■ **Exercise aim**: In the data below, find every line with the string "from" and pull it out.

■ **Supplied material**:
## BEGIN

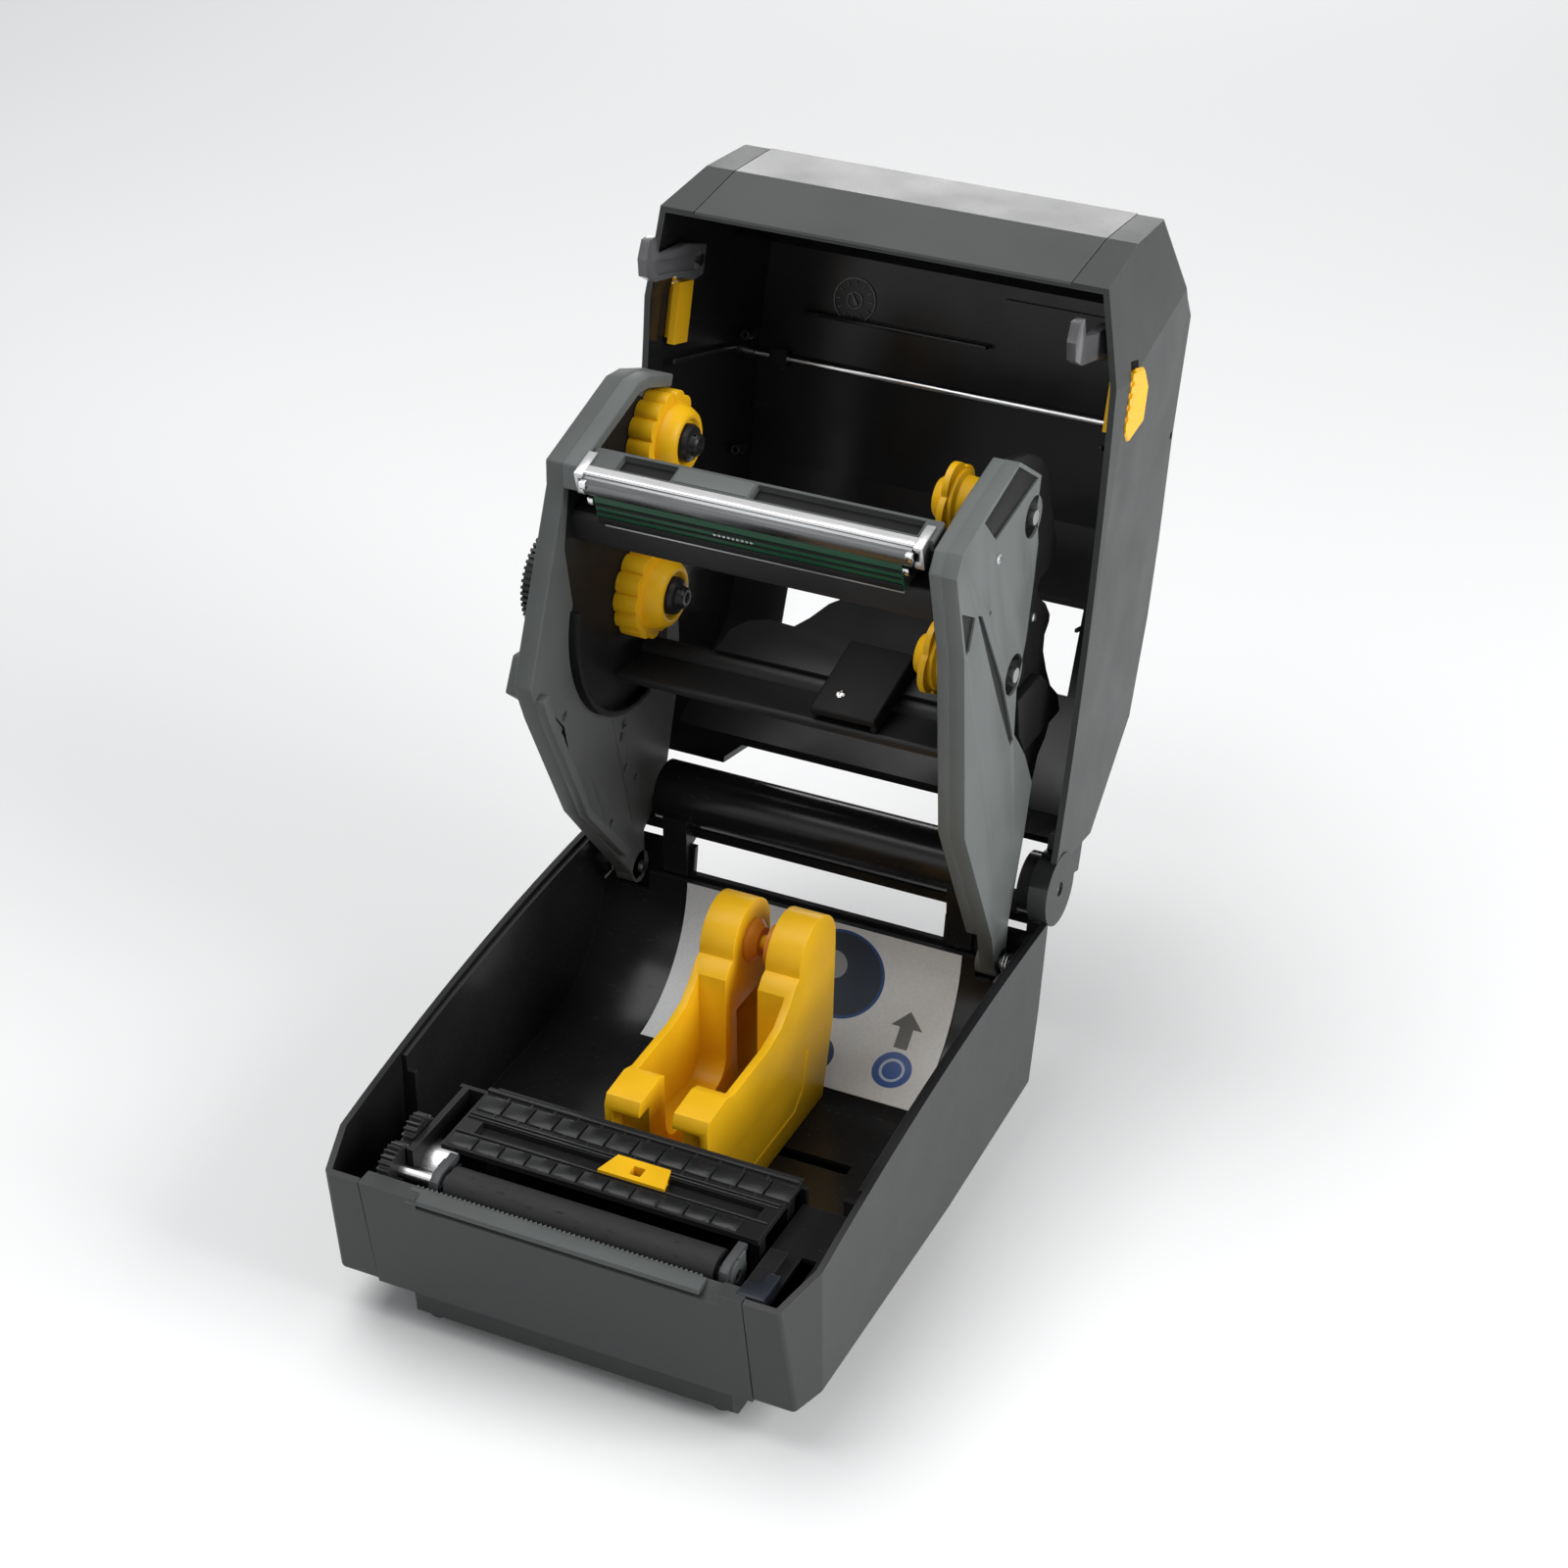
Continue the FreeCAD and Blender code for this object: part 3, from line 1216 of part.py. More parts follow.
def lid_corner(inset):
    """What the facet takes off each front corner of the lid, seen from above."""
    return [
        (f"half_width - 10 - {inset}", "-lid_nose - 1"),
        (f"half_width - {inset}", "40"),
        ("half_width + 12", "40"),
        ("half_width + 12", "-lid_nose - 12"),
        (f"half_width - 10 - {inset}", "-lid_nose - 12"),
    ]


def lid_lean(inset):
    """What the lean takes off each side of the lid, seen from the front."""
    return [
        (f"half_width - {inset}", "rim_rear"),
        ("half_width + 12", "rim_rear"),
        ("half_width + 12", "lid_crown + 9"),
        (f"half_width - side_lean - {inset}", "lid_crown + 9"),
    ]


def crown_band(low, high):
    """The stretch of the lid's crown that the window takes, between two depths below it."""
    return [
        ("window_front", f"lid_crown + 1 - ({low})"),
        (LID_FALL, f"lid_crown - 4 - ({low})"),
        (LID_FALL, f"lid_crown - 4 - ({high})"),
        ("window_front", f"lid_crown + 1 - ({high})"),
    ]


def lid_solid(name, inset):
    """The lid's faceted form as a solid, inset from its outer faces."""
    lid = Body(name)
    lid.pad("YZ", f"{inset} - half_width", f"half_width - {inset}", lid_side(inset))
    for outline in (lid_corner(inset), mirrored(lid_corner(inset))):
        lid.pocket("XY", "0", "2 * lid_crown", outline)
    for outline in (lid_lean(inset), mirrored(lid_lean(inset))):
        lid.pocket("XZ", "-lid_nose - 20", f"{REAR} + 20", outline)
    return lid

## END

■ **Expected output**:
Continue the FreeCAD and Blender code for this object: part 3, from line 1216 of part.py. More parts follow.
    """What the facet takes off each front corner of the lid, seen from above."""
    """What the lean takes off each side of the lid, seen from the front."""
    """The lid's faceted form as a solid, inset from its outer faces."""